# Electricity Meter bypassed in our new flat



## Suka (Feb 11, 2010)

Hey guys, just need some advise here's the deal.

We moved into a flat and found a hidden pantry in the kitchen (there is a shelving unit covering the entrance) inside there is a fully set up grow room, vents, and railings for 2 lights. I called up the previouse tennant and asked him about it because its PERFECT.

He said he was staying there for 3 years and never had a problem growing. (its really well hidden) at the end of the convo i asked how much he paid in electricity, and he said he never paid a cent! he bypassed the prepaid meter !! 

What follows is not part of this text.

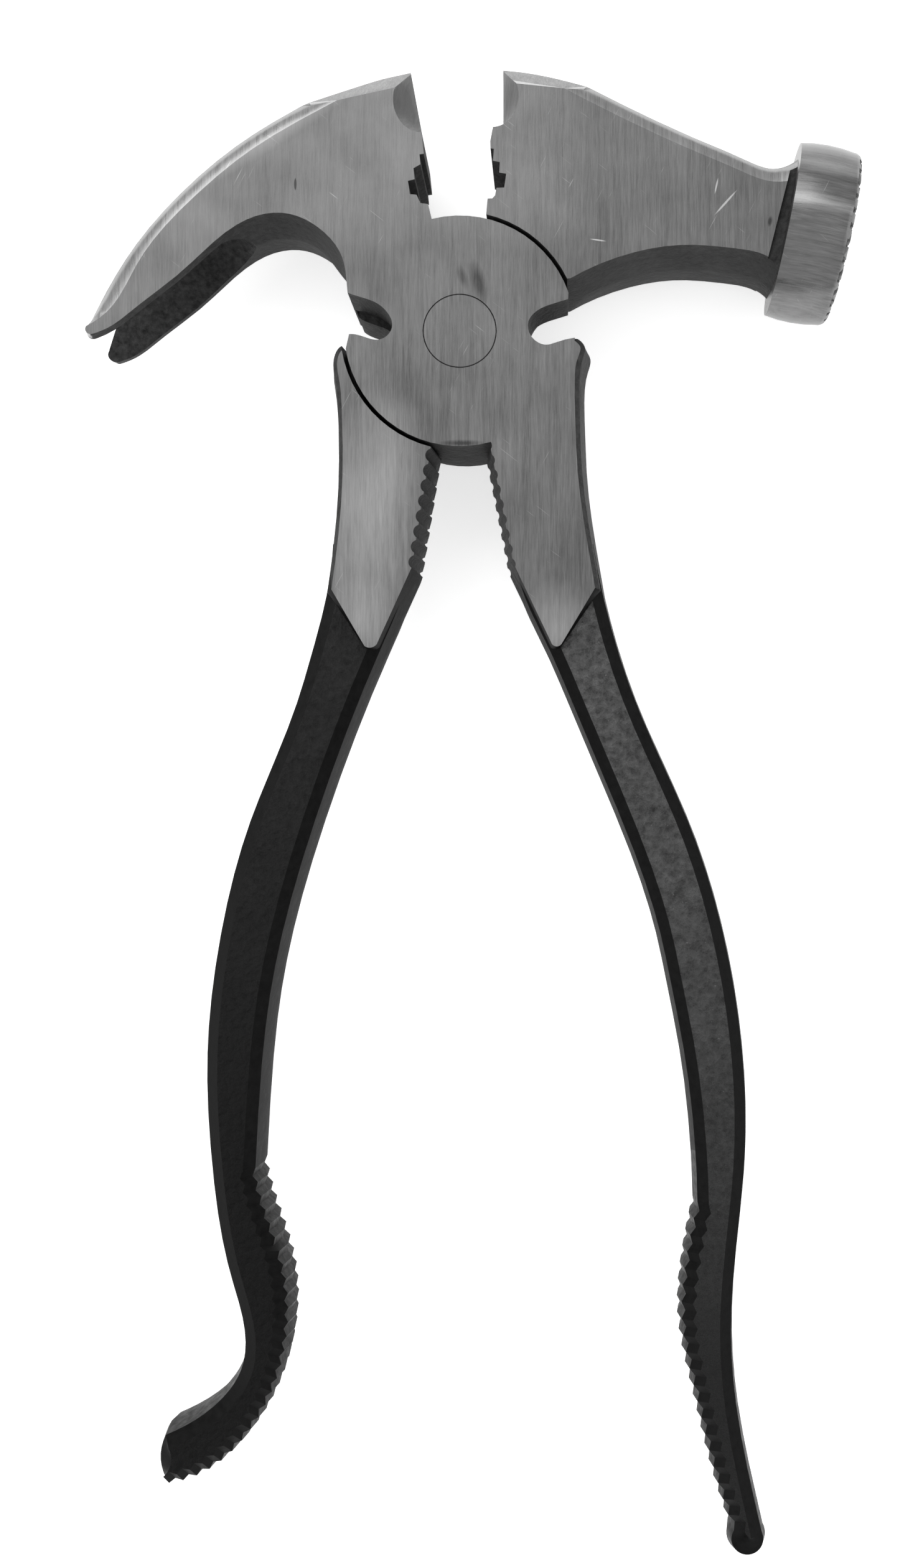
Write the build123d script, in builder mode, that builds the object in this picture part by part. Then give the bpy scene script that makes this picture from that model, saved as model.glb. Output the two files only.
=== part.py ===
from build123d import *
import os
from math import atan2, cos, degrees, radians, sin, tan

# Fencing pliers, millimetres. The pivot axis is Z through the origin, the jaws
# point along +Y, the handles along -Y. The back ground face of the head is z = 0.

# ---- head ---------------------------------------------------------------------
HEAD_T = 18.5                 # thickness of the forged head
MID = HEAD_T / 2              # height of the parting plane and of the lap joint
DRAFT = 7.5                   # forging draft of the side walls, degrees
FRONT_HUB_R = 20.85           # lapped disc of the claw half, in front
BACK_HUB_R = 20.3             # lapped disc of the hammer half, behind it
HUB_GAP = 0.75                # air round each disc in the other half's recess
LAP_GAP = 0.2                 # air between the two lapped discs
RIVET_R = 6.7                 # pivot rivet, pressed into the claw half
RUN_CLEAR = 0.05              # radial running clearance in the hammer half
THROUGH = 60.0                # length of a cut that passes through everything
WEDGE_SIDE = 96.0             # side of the cutters that thin the noses
OVER = 1.0                    # how far a pocket's cutter stands out of the face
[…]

im just worried if i start my grow and dont pay for the light usage, who dose? the owner of the building? its a really old building and the owner is a really old guy. so if he is paying for it he never noticed the difference.. 

What do you guys think?  i meen i dont have a choice to reconnect it cause its done!! and as i say 3 years of growing without a problem...


----------



## G13 (Feb 11, 2010)

i tell you what. it's a tough call. normally, noone advises to bypass electricity meter. why? because most of "e-stealers" get caught for the exact same reason - they steal electricity and on most systems used by e-distributors it's pretty easy to find out about electricity leaks and where do they come from. if you (somehow) manage to keep your grow small, with low wattage lights (dunno, 250w maybe) u can continiue. BUT, as I said:

first time someone will notice that electricity bill is bigger than was supposed to be, or god forbid, e-distributor of yours finds out about electricity leaks you will be busted in a split second.

i grow with next principles: dont tell anyone, pay your bills, kill the smell, lower your noises and never, NEVER fuck with the e-distributors. you shuld do that too.


----------



## tip top toker (Feb 11, 2010)

is it just the grow room that is bypassing the meter, or the whole flat? 

it's a tough situation but i wouldn't want to be growing while stealing power.


----------



## connorbrown (Feb 11, 2010)

This thing sounds pretty cool. Post some pics.
I'm confused though. You moved into a house that has a grow room built in?


----------



## sambo020482 (Feb 11, 2010)

tough one m8, personally tho i wouldnt but thats me, id rather take down ne growing equipment sort the electric out properly then start growing, ya m8 might have got away with it for 3years but whos to say that you will get away with it??? 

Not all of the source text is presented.